Una obra maestra que no goza de la fama de “Ser o no ser” o “Ninotchka”, quizás no tenga la enjundia y el lustre de “La octava mujer de Barba Azul” o “Un ladrón en la alcoba”, puese ser “Una mujer para dos”, la película más modesta de su etapa americana, la de un reparto más restringido (prácticamente el cuarteto protagonista), la de acción más escueta y desposeída de argumentos afluentes, y sin embargo en su recatada humildad que tantas veces la hace pasar inadvertida, “Una mujer para dos” contiene, enteras y quintaesenciadas, las obsesiones que pueblan el universo creativo de Ernst Lubitsch, también los recursos formales que le otorgaron indiscutiblemente el cetro de rey de la comedia.

El tema que presta su aliento a la trama es, como siempre en el cineasta, el amor. Un amor al que se accede, después de abolir ciertas trabas sociales, después de infringir ciertos tabúes que convierten el enamoramiento en una jocosa peripecia. Gilda Farrell (Miriam Hopkins), joven publicista de la agencia regentada por Max Plunkett (Edward Everett Horton), coincide en el vagón de tercera clase de un tren que la conduce hasta París con una pareja de artistas bohemios, Tom Chambers (Frederic March) y George Curtis (Gary Cooper), que sestean indolentemente, con los pies encaramados en el asiento que Gilda ocupa. Aprovechando el sueño displicente de ambos, Gilda esboza en su cuaderno una caricatura de los dos compañeros de viaje, con quienes intimará jocosamente antes de llegar al destino común.

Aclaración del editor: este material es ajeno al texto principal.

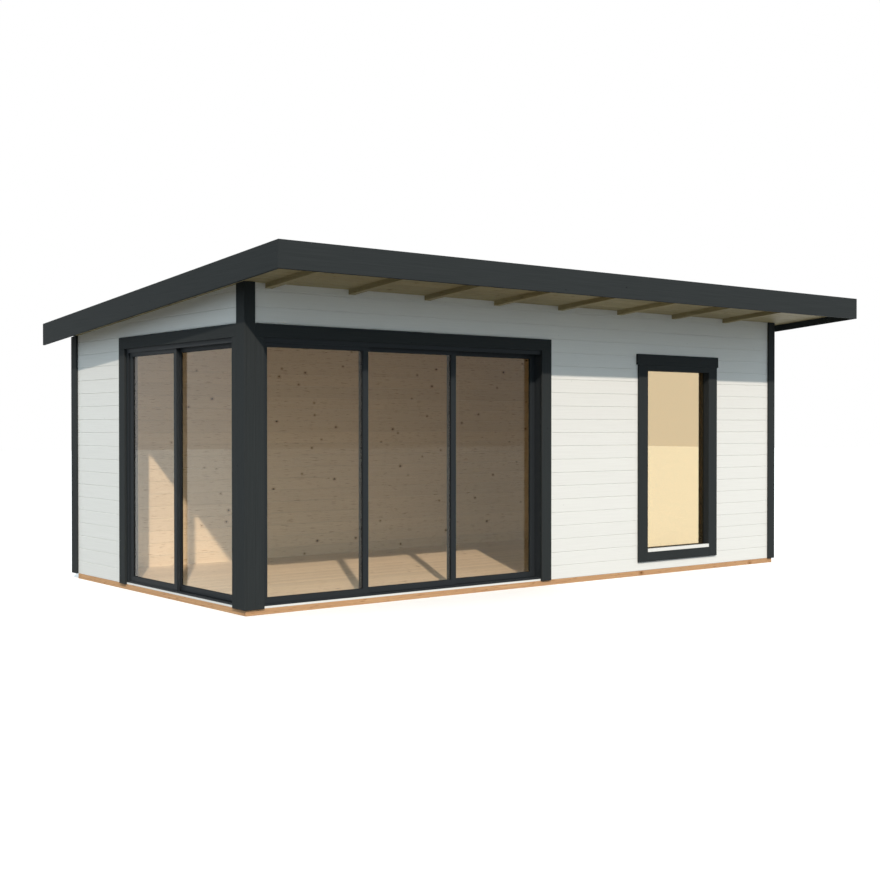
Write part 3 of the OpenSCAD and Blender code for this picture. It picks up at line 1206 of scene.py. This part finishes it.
@dataclass
class SlidingUnits:
    """Aluminium sliding units: frames, mitred sashes, rubber seals and tinted glass."""

    frame_ease: float = 1.0 * MM
    bar: float = 50 * MM
    rail_less: float = 6 * MM
    bead: float = 9 * MM
    bead_step: float = 2.5 * MM
    ease: float = 0.8 * MM
    glass: float = 6 * MM
    edge_work: float = 0.4 * MM
    seal_tuck: float = 1 * MM
    seal_proud: float = 3.5 * MM
    # each leaf's sash and the body it rides on
    leaves: tuple[tuple[str, str], ...] = (
        ("front_fixed_sash", "cabin"),
        ("front_middle_sash", "front_middle_leaf"),
        ("front_right_sash", "front_right_leaf"),
        ("left_fixed_sash", "cabin"),
        ("left_sliding_sash", "left_leaf"),
    )

    def build(self) -> None:
        """Builds both units."""
        for node in ("front_door_frame", "left_door_frame"):
            dress_node(node, Look.ALUMINIUM, self.frame_ease)
        for sash, body in self.leaves:
            self.leaf(sash, body)
        for node in ("front_middle_glass", "front_right_glass", "left_sliding_glass"):
            dress_node(node, Look.GLASS)
        self.fixed_panes()
        self.sills()

    def section(self, depth: float) -> list[Point2]:
        """Draws a sash bar's section, with a glazing bead on both faces.

        Args:
            depth: The sash's depth.

        Returns:
            The points round the section.
        """
        e, low = self.ease, self.bead_step
        step = self.bar - self.bead
        bead = ((step, low), (self.bar - e, low), (self.bar, low + e))
        return mirrored(((0.0, e), (e, 0.0), (step - low / 2, 0.0), *bead), depth)

    def rail(self, inset: float) -> float:
        """Returns how far in a level bar's edge is, from that of an upright bar, which is wider."""
        return inset - self.rail_less if inset > self.bar / 2 else inset

    def leaf(self, node: str, body: str) -> None:
        """Builds a leaf's sash, and its seals on both faces of the glass.

        Args:
            node: The sash.
            body: The body it rides on.
        """
        low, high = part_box(node)
        along, out = Side.of(node).ways
        size = high - low
        depth = size.dot(-out)
        run = Run(low, along, UP, -out)
        sash = Timber(node, "bars", Look.ALUMINIUM)
        sash.ring(run, (size.dot(along), size.z), self.section(depth), self.rail)
        sash.place(body)
        seals = Timber(node, "seals", Look.RUBBER)
        for way in (-1, 1):
            face = (depth + way * self.glass) / 2
            section = seal_section(self.bar, self.seal_tuck, face, way * self.seal_proud)
            seals.ring(run, (size.dot(along), size.z), section, self.rail)
        seals.place(body, replaces=False)

    def fixed_panes(self) -> None:
        """Builds the three fixed sheets: clear bronze in the two units, coated in the window."""
        panes = Timber("fixed_glass", "panes", Look.GLASS, Look.COATED)
        for sash in ("front_fixed_sash", "left_fixed_sash"):
            low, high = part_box(sash)
            along, out = Side.of(sash).ways
            face = ((high - low).dot(-out) - self.glass) / 2
            inset = along * self.bar + UP * self.rail(self.bar) - out * face
            panes.block(low + inset, high - inset, (along, UP, -out), self.edge_work)
        window = FixedWindow
        low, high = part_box("window_frame")
        corner = low + Vector((window.bar, window.glass_in, window.bar))
        far = Vector((high.x - window.bar, corner.y + window.glass, high.z - window.bar))
        panes.look = 1
        panes.block(corner, far, (RIGHT, UP, BACK), self.edge_work)
        panes.place()

    def sills(self) -> None:
        """Builds the white boards that the frames stand on."""
        timber = Timber("door_sill_boards", "pair", Look.WHITE)
        wall_low, wall_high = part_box("left_wall_rear")
        for axis, node in enumerate(("front_door_frame", "left_door_frame")):
            low, high = (corner.copy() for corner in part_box("door_sill_boards"))
            low[axis], high[axis] = (corner[axis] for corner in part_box(node))
            high[1 - axis] = low[1 - axis] + wall_high.x - wall_low.x
            along, out = Side.of(node).ways
            timber.block(low, high, (along, UP, out))
        timber.place()


@dataclass
class FixedWindow:
    """A tall fixed window in a deep frame, with dark boards round it and a white sill."""

    trim: Trim
    bar: float = 40 * MM
    header: float = 98 * MM
    ear: float = 18 * MM
    ease: float = 1.5 * MM
    glass_in: float = 43 * MM
    glass: float = 6 * MM
    seal_proud: float = 2 * MM

    def build(self) -> None:
        """Builds the window."""
        low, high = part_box("window_frame")
        run, size = Run(low, RIGHT, UP, BACK), (high.x - low.x, high.z - low.z)
        frame = Timber("window_frame", "bars", Look.DARK)
        half = ((0.0, 0.0), (self.bar - self.ease, 0.0), (self.bar, self.ease))
        frame.ring(run, size, mirrored(half, high.y - low.y))
        frame.place()
        seals = Timber("window", "seals", Look.RUBBER)
        for face, way in ((self.glass_in, -1), (self.glass_in + self.glass, 1)):
            seals.ring(run, size, seal_section(self.bar, self.ease, face, way * self.seal_proud))
        seals.place(replaces=False)
        self.boards(low, high)
        sill = Timber("window_sill", "board", Look.WHITE)
        sill.block(*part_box("window_sill"), (RIGHT, UP, -BACK), self.ease)
        sill.place()

    def boards(self, low: Vector, high: Vector) -> None:
        """Builds the boards round the window.

        Args:
            low: The frame's lowest corner.
            high: Its highest corner.
        """
        outer_low, outer_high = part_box("window_trim")
        left, right = low.x + self.bar, high.x - self.bar
        foot, top, header = outer_low.z, high.z - self.bar, outer_high.z - self.header
        timber = Timber("window_trim", "boards", Look.DARK)
        for x0, x1, z0, z1, along in (
            (outer_low.x, outer_high.x, header, outer_high.z, RIGHT),
            (left, right, top, header, RIGHT),
            (left, right, foot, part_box("window_sill")[0].z, RIGHT),
            (outer_low.x + self.ear, left, foot, header, UP),
            (right, outer_high.x - self.ear, foot, header, UP),
        ):
            corner, far = Vector((x0, outer_low.y, z0)), Vector((x1, outer_high.y, z1))
            self.trim.plank(timber, corner, far, along, -BACK)
        timber.place()


# ---- stage ----


@dataclass
class Stage:
    """A pale floor and backdrop, a low sun and an even sky."""

    floor_half: float = 60.0
    # the light that bounces off the floor is that of a greyer one
    floor_colour: str = "#6f6d6a"
    floor_seen: str = "#fcfbf8"
    # what the eye sees of the floor glows a little, so that it meets the backdrop in white
    floor_glow: float = 0.2
    sky: str = "#d9e9f4"
    sky_strength: float = 1.02
    sun_colour: str = "#fff0e2"
    sun_strength: float = 2.7
    sun_angle: float = 1.0
    sun_way: tuple[float, float, float] = (0.405, 0.70, -0.51)
    camera_place: tuple[float, float, float] = (-7.601, -9.561, 1.351)
    camera_yaw: float = 38.297
    camera_pitch: float = -0.592
    camera_roll: float = -0.012
    lens: float = 52.98
    sensor: float = 36.0

    def build(self) -> None:
        """Builds the floor, the lights and the camera."""
        self.floor()
        self.world()
        self.sun()
        self.camera()

    def seen_as(self, g: Graph, lights: Node, seen: Node) -> Node:
        """Shows one shader to the eye and the glass, and lights the cabin with another.

        Args:
            g: The material's or the world's graph.
            lights: What the rays that only carry light meet.
            seen: What the camera sees, directly or in glass.

        Returns:
            The node of the two together.
        """
        path = g.add("LightPath")
        total = path.outputs["Is Camera Ray"]
        for ray in ("Is Glossy Ray", "Is Transmission Ray"):
            total = g.add("Math", {0: total, 1: path.outputs[ray]}, operation="ADD", use_clamp=True)
        return g.add("MixShader", {0: total, 1: lights, 2: seen})

    def floor(self) -> None:
        """Builds the floor."""
        h = self.floor_half
        data = bpy.data.meshes.new("floor")
        data.from_pydata([(-h, -h, 0), (h, -h, 0), (h, h, 0), (-h, h, 0)], [], [(0, 1, 2, 3)])
        add_object("floor", data)
        g = Graph.named("pale_floor")
        grey, pale = (
            g.add("BsdfDiffuse", {"Color": linear(colour)}) for colour in (self.floor_colour, self.floor_seen)
        )
        glow = g.add("Emission", {"Strength": self.floor_glow})
        white = g.add("AddShader", {0: pale, 1: glow})
        g.add("OutputMaterial", {"Surface": self.seen_as(g, grey, white)})
        data.materials.append(g.holder)

    def world(self) -> None:
        """Makes the sky, which the camera and the glass see as a plain white backdrop."""
        world = bpy.data.worlds.new("even_sky")
        bpy.context.scene.world = world
        g = Graph(world)
        sky = g.add("Background", {"Color": linear(self.sky), "Strength": self.sky_strength})
        plain = g.add("Background", {"Color": linear("#ffffff")})
        g.add("OutputWorld", {"Surface": self.seen_as(g, sky, plain)})

    def sun(self) -> None:
        """Makes the sun, low and hard enough for a crisp shadow of the eave."""
        lamp = bpy.data.lights.new("sun", "SUN")
        lamp.energy = self.sun_strength
        lamp.angle = math.radians(self.sun_angle)
        lamp.color = linear(self.sun_colour)[:3]
        sun = add_object("sun", lamp)
        sun.rotation_euler = Vector(self.sun_way).to_track_quat("-Z", "Y").to_euler()

    def camera(self) -> None:
        """Makes the camera, level at eye height off the left front corner."""
        lens = bpy.data.cameras.new("camera")
        lens.lens = self.lens
        lens.sensor_width = self.sensor
        camera = add_object("camera", lens)
        turn = Matrix.Rotation(math.radians(-self.camera_yaw), 4, "Z")
        tilt = Matrix.Rotation(math.radians(90 + self.camera_pitch), 4, "X")
        roll = Matrix.Rotation(math.radians(self.camera_roll), 4, "Z")
        camera.matrix_world = Matrix.Translation(self.camera_place) @ turn @ tilt @ roll
        bpy.context.scene.camera = camera


def main() -> None:
    """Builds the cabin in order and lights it."""
    logging.basicConfig(level=logging.INFO, format="%(name)s: %(message)s")
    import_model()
    plane = RoofPlane.read()
    trim = Trim(plane)
    Stage().build()
    Base().build()
    BoardedWalls(plane).build()
    PlankFloor().build()
    Roof(plane).build()
    trim.build()
    SlidingUnits().build()
    FixedWindow(trim).build()
    bpy.context.scene.view_settings.view_transform = "Standard"


if __name__ == "__main__":
    main()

Pronto sabremos que Chambers es autor de comedias que nunca han llegado a estrenarse, y que Curtis pinta retratos irónicos, como una Lady Godiva en bicicleta que Gilda vitupera amablemente. Después de haberse lanzado unas cuantas pullas inofensivas, ya habrá brotado entre los tres una indisoluble camaradería a la que pondrá coto el inoportuno Plunkett, jefe y amigo de Gilda, que la espera en el andén de la estación, haciendo gala de una amabilidad sospechosa. Basada en una obra de Noel Coward que entonces triunfaba en Broadway, “Design for living” y adaptada por el gran guionista Ben Hecht, la película de Lubitsch es un prodigio de audacia para su época en la forma tan elegante de abordar un autentico “menage à trois”.

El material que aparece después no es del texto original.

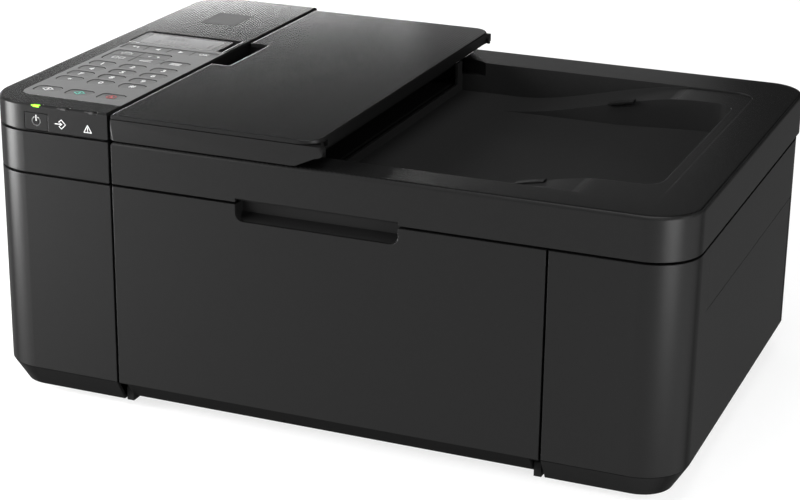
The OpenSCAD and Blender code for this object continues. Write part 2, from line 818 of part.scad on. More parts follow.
module feeder_base() {
  color(black) {
    difference() {
      union() {
        // pan that closes the underside
        slab(147.2, 149.2) lid2d(wall + 0.4);
        // feeder side plates
        for (y = [-124, 118])
          block(-127.4, -14, y, y + 3, 147.2, 171.2);
        // curved turn guide
        intersection() {
          pin_y(-124, 121, drum_x, drum_z, drum_r + 4.4);
          block(-128, drum_x + 6, -124, 121, 149, 180);
        }
        // loading table
        block(-98, -14, -124, 121, 169.2, 171.2);
        // exit ramp
        along_y(-124, 121) polygon([[-96, 149.1], [-14, 156], [-14, 158], [-96, 151.3]]);
      }
      pin_y(-121, 118, drum_x, drum_z, drum_r + 2.2);
      block(drum_x, -97.9, -121, 118, 151.2, 171.3);
      block(strip_x0 - 1, strip_x1 + 2, -108, 108, 140, 152);
      // room for the feed drum shaft
      pin_y(-126, 130, drum_x, drum_z, 3 + fit);
      for (x = hinge_x)
        block(x - 7, x + 7, 132, HD + 1, 140, 160);
      for (x = hinge_x)
        block(x - 13, x + 13, yb - 2, HD + 1, 140, 152);
    }
    // knuckles that take the hinge pins
    for (x = hinge_x, s = [-1, 1])
      difference() {
        union() {
          block(x + s * 9 - 2, x + s * 9 + 2, 130, lid_y, 147.2, 152);
          pin_x(x + s * 9 - 2, x + s * 9 + 2, lid_y, lid_z, 4);
        }
        pin_x(x + s * 9 - 3, x + s * 9 + 3, lid_y, lid_z, 2 + fit);
      }
    // posts for the feeder cover's hinge pins
    for (y = [-139, 133])
      difference() {
        union() {
          block(fc_x - 2.4, fc_x + 2.4, y, y + 4, 147.2, fc_z);
          pin_y(y, y + 4, fc_x, fc_z, 2.4);
        }
        pin_y(y - 1, y + 5, fc_x, fc_z, 1.2 + fit);
      }
    // feed motor box
    block(-72, -40, 120.9, 138, 149.1, 168);
  }
}

module feed_drum() {
  color(steel) pin_y(-125, 132, drum_x, drum_z, 3);
  color(black) for (y = [-90, -40, 15, 65])
    difference() {
      pin_y(y, y + 25, drum_x, drum_z, drum_r);
      pin_y(y - 1, y + 26, drum_x, drum_z, 2.9);
    }
  color(white) translate([drum_x, 129, drum_z]) rotate([90, 0, 0]) linear_extrude(4) difference() {
    gear2d(24, 0.8);
    circle(2.9);
  }
}

// Front or rear cheek of the feeder cover, with the nose that carries the tray pin.
module cheek2d() {
  polygon([[feeder_l, panel_bot + 1], [feeder_l + 2, panel_bot], [-12.5, panel_bot], [4.6, tray_z - 1.4], [tray_x, tray_z + 3.4],
    [feeder_l, tray_z + 3.4]]);
  translate([tray_x, tray_z]) circle(3.4);
}

cover_top = tray_z + 3.4;

module feeder_cover() {
  color(charcoal) difference() {
    union() {
      for (y = [-HD, HD - 5])
        along_y(y, y + 5) cheek2d();
      block(feeder_l, -8, -HD, HD, cover_top - 2.4, cover_top);
      block(feeder_l, feeder_l + wall, -HD, HD, panel_bot + 1.2, cover_top);
      // finger pocket under the tray's notch
      block(feeder_l, -112.8, -23.8, 39.8, 179.4, cover_top);
      // hangers of the pick roller
      for (y = [-34, 31])
        difference() {
          block(pick_x - 4, pick_x + 4, y, y + 3, pick_z - 3.4, cover_top - 2.3);
          pin_y(y - 1, y + 4, pick_x, pick_z, 2 + fit);
        }
      // paper ribs
      for (y = [-100, -70, 60, 90])
        block(-100, -12, y, y + 1.8, 179, cover_top - 2.3);
      // hinge arms
      for (y = [-144.6, 138.6])
        block(fc_x - 2.6, fc_x + 6, y, y + 6, 180, cover_top - 2.3);
    }
    block(feeder_l - 1, -115, -21.6, 37.6, 181.4, cover_top + 1);
    // slots for the hinge posts
    for (y = [-139.6, 132.4])
      block(feeder_l - 1, fc_x + 3.4, y, y + 5.2, 170, cover_top + 1);
    // sockets of the tray pins
    for (y = [-HD + 1.6, HD - 6])
      pin_y(y, y + 4.4, tray_x, tray_z, 1.6 + fit);
  }
  color(charcoal) for (y = [-139.8, 132.2])
    pin_y(y, y + 6.6, fc_x, fc_z, 1.2);
}

module pick_roller() {
  color(steel) pin_y(-36, 36, pick_x, pick_z, 2);
  color(black) for (y = [-24, 6])
    difference() {
      pin_y(y, y + 18, pick_x, pick_z, 5.4);
      pin_y(y - 1, y + 19, pick_x, pick_z, 1.9);
    }
}

tray_l = -129.5;
tray_r = 5.9;
tray_bot = cover_top + 0.5;

module document_tray() {
  color(charcoal) {
    difference() {
      union() {
        slab(tray_bot, body_h - 0.8)
          plate2d(tray_l, tray_r, -HD, HD, 0, 12, 12, 0);
        hull() {
          slab(body_h - 0.81, body_h - 0.8) plate2d(tray_l, tray_r, -HD, HD, 0, 12, 12, 0);
          slab(body_h - 0.01, body_h) plate2d(tray_l + 0.6, tray_r - 0.6, -HD + 0.6, HD - 0.6, 0, 11.4, 11.4, 0);
        }
        // turned-down right edge
        block(tray_r - 2.4, tray_r, -HD + 12, HD - 12, 181.8, body_h - 0.8);
      }
      // finger notch
      slab(180, 195) plate2d(tray_l - 1, -116, -21, 37, 0, 4, 4, 0);
    }
    // hinge arms and pins
    for (y = [-HD + 6.4, HD - 9.4])
      along_y(y, y + 3)
        polygon([[tray_x - 3, tray_bot + 0.1], [tray_x - 2.4, tray_z - 1.4], [tray_x + 1.6, tray_z - 2.2],
          [tray_r - 2, tray_bot + 0.1]]);
    pin_y(-HD + 2, -HD + 6.5, tray_x, tray_z, 1.6);
    pin_y(HD - 6.5, HD - 2, tray_x, tray_z, 1.6);
  }
}

// ---------- control panel ----------

panel_bot = z_panel + seam / 2;
bezel = [-205.5, -136, 7.6, 38.6];
lcd = [-193.4, -142, 9.6, 33.4];

module all_key_holes2d(g) {
  for (c = [0:2], r = [0:3])
    key_hole2d(pad_x + c * key_px, pad_y + r * key_py, key_w + 2 * g, key_d + 2 * g, key_r + g);
  for (c = [0:2])
    key_hole2d(pad_x + c * key_px, row_y, key_w + 2 * g, 11 + 2 * g, 3.2 + g);
  key_hole2d(-149, -31.6, key_w + 2 + 2 * g, key_d + 2 * g, key_r + g);
}

// Navigation strip and mode group: neighbouring keys in one opening each.
module group_holes2d(g) {
  plate2d(nav_x(0) - 8.2 - g, nav_x(3) + 8.2 + g, nav_y - 5 - g, nav_y + 5 + g, 1, 1, 1, 1);
  plate2d(mode_x - 20 - g, mode_x + 20 + g, mode_y - 11.6 - g, mode_y + 11.6 + g, 3, 3, 3, 3);
}

function nav_x(i) = -193.6 + i * 16.7;

led_x = [-179, -160.5, -142];

module control_panel() {
  color(charcoal) {
    difference() {
      union() {
        slab(panel_bot, body_h - 1) tower2d(0);
        hull() {
          slab(body_h - 1.01, body_h - 1) tower2d(0);
          slab(body_h - 0.01, body_h) tower2d(1);
        }
      }
      slab(panel_bot - 1, body_h - top_t) tower2d(wall);
      slab(160, 200) all_key_holes2d(key_gap);
      slab(160, 200) group_holes2d(key_gap);
      slab(body_h - 1.2, body_h + 1)
        plate2d(bezel[0], bezel[1], bezel[2], bezel[3], 0, 0, 2, 5);
      slab(160, 200) plate2d(lcd[0], lcd[1], lcd[2], lcd[3]);
      // power key opening
      block(-188.1, -172.1, -HD - 1, -HD + wall + 1, panel_bot - 1, 184.2);
      // lamp windows
      for (x = led_x)
        block(x - 3, x + 3, -HD - 1, -HD + 2.2, body_h - 1.6, body_h + 1);
    }
    // bed that holds the key switches
    difference() {
      slab(panel_bot + 1, panel_bot + 2.6) tower2d(wall - 0.1);
      block(-189, -171.4, -HD, -HD + 6, panel_bot, panel_bot + 4);
    }
    // light guides under the lamp windows
    for (x = led_x)
      block(x - 2.7, x + 2.7, -HD + 0.3, -HD + 2.6, body_h - 4, body_h - 0.6);
  }
}

module display() {
  color([0.6, 0.63, 0.6])
    block(lcd[0] + 0.3, lcd[1] - 0.3, lcd[2] + 0.3, lcd[3] - 0.3, 183, body_h - 1.6);
  color(grey) block(lcd[0] + 2, lcd[1] - 2, lcd[2] + 2, lcd[3] - 2, panel_bot + 2.6, 183.1);
}

// A key cap with a retaining flange under the panel and a plunger.
module key_cap(x, y, w, d, r) {
  color(grey) {
    slab(body_h - top_t - 1.4, body_h - 0.15) key_hole2d(x, y, w, d, r);
    slab(body_h - top_t - 1.4, body_h - top_t - 0.2) key_hole2d(x, y, w + 1.6, d + 1.6, r + 0.8);
    plunger(x, y);
  }
}

// Plunger under a key, clear of the bed below by the travel and a margin.
module plunger(x, y) {
  z0 = panel_bot + 2.8 + key_travel;
  translate([x, y, z0]) cylinder(h = body_h - top_t - 1.3 - z0, r = 2.4);
}

// A key of a group: square sides towards its neighbours.
module group_key(x, y, w, d, fl, fr, br, bl) {
  color(grey) {
    slab(body_h - top_t - 1.4, body_h - 0.15)
      plate2d(x - w / 2, x + w / 2, y - d / 2, y + d / 2, fl, fr, br, bl);
    plunger(x, y);
  }
}

module pad_key(c, r) {
  key_cap(pad_x + c * key_px, pad_y + r * key_py, key_w, key_d, key_r);
}

module nav_key(i) {
  group_key(nav_x(i), nav_y, 16.3, 10, i == 0 ? 1 : 0, i == 3 ? 1 : 0, i == 3 ? 1 : 0, i == 0 ? 1 : 0);
}

module mode_key(c, r) {
  group_key(mode_x + (c == 0 ? -10 : 10), mode_y + (r == 0 ? -5.8 : 5.8), 19.6, 11.2,
    c == 0 && r == 0 ? 3 : 0, c == 1 && r == 0 ? 3 : 0, c == 1 && r == 1 ? 3 : 0, c == 0 && r == 1 ? 3 : 0);
}

module key_star() { pad_key(0, 0); }
module key_0() { pad_key(1, 0); }
module key_hash() { pad_key(2, 0); }
module key_7() { pad_key(0, 1); }
module key_8() { pad_key(1, 1); }
module key_9() { pad_key(2, 1); }
module key_4() { pad_key(0, 2); }
module key_5() { pad_key(1, 2); }
module key_6() { pad_key(2, 2); }
module key_1() { pad_key(0, 3); }
module key_2() { pad_key(1, 3); }
module key_3() { pad_key(2, 3); }
module start_black_key() { key_cap(pad_x, row_y, key_w, 11, 3.2); }
module start_colour_key() { key_cap(pad_x + key_px, row_y, key_w, 11, 3.2); }
module stop_key() { key_cap(pad_x + 2 * key_px, row_y, key_w, 11, 3.2); }
module menu_key() { key_cap(-149, -31.6, key_w + 2, key_d, key_r); }
module back_key() { nav_key(0); }
module left_key() { nav_key(1); }
module right_key() { nav_key(2); }
module ok_key() { nav_key(3); }
module copy_key() { mode_key(0, 0); }
module scan_key() { mode_key(1, 0); }
module fax_key() { mode_key(0, 1); }
module reply_key() { mode_key(1, 1); }

module power_key() {
  color(charcoal) {
    block(-187.7, -172.5, -HD + 0.15, -HD + 4, panel_bot + 0.2, 183.8);
    block(-182.5, -177.7, -HD + 3.9, -HD + 9, 176.6, 180.4);
  }
}

lower_case();
left_cover();
right_cover();
rear_cover();
scanner_case();
scanner_top();
scan_glass();
scan_head();
rubber_feet();
case_screws();
main_frame();
platen();
logic_board();
power_supply();
purge_unit();
front_door();
output_tray();
paper_guide_left();
paper_guide_right();
carriage();
ink_cartridges();
timing_belt();
feed_roller();
eject_roller();
drive_gear();
lid_shell();
lid_pad();
lid_hinges();
feeder_base();
feeder_cover();
feed_drum();
pick_roller();
document_tray();
control_panel();
display();
power_key();
back_key();
left_key();
right_key();
ok_key();
copy_key();
scan_key();
fax_key();
reply_key();
menu_key();
key_1();
key_2();
key_3();
key_4();
key_5();
key_6();
key_7();
key_8();
key_9();
key_star();
key_0();
key_hash();
start_black_key();
start_colour_key();
stop_key();
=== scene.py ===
"""Looks of the inkjet printer: materials, formed covers, key marks, display, lamps, light and camera."""
import math
import bpy
import bmesh
from mathutils import Matrix, Vector


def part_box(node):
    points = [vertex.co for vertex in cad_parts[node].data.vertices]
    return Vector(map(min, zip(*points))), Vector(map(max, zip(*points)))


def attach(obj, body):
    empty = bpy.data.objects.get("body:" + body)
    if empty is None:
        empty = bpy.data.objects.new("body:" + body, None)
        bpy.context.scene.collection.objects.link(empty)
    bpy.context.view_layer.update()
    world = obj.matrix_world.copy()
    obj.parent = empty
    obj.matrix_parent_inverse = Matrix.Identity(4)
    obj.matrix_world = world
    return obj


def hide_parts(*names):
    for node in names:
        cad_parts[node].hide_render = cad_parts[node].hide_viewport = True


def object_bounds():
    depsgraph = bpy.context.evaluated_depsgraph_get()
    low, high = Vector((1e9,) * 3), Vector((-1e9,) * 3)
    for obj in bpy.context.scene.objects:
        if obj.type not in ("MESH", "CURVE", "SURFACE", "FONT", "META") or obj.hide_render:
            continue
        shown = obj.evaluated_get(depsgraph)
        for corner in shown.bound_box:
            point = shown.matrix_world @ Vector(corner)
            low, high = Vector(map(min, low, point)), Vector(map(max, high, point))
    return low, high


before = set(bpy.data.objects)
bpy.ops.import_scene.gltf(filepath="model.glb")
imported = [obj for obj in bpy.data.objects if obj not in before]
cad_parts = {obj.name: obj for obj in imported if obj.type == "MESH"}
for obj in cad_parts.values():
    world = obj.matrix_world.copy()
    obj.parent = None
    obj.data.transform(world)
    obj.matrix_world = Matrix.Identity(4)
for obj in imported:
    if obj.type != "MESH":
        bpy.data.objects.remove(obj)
cad_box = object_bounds()
MM = 0.001
HW, HD, TOP = (round(v / MM, 3) for v in cad_box[1])    # half width, half depth and height, in mm
RIM = 172.5                         # top of the document cover's rim, in mm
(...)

Es la emoción de la insolencia, la fascinación por lo prohibido, el adulterio sibilino, el inconfesable pecado banalizado con un descaro apabullante y asombroso. El nuevo rol femenino, muy adelantado a su tiempo, expresa una filosofía de la vida golosa y risueña, que no puede resignarse a elegir. Los detalles en el cine de Lubitsch son decisivos para comprender su humor irónico y mordaz: las ingeniosas elipsis, el juego con las puertas en las que los protagonistas entran y salen, los diálogos afilados, los insertos, la subversión sexual, “el pacto de caballeros” que sacrifica el amor a cambio de una difícil convivencia consagrada al ejercicio del arte. Es poner el lenguaje cinematográfico en primer plano, sin que el espectador abdique de su inteligencia. La genuina sofisticación de la puesta en escena es encantadora y brillante, es el humor burbujeante, espumeante sobre el brillo superficial de la vida, para revelar, que al fin y al cabo, nada tiene importancia. Es el famoso “Toque Lubitsch”, el arte de un enamorado de la vida y de las cosas, que alcanzó el grado supremo de la universalidad.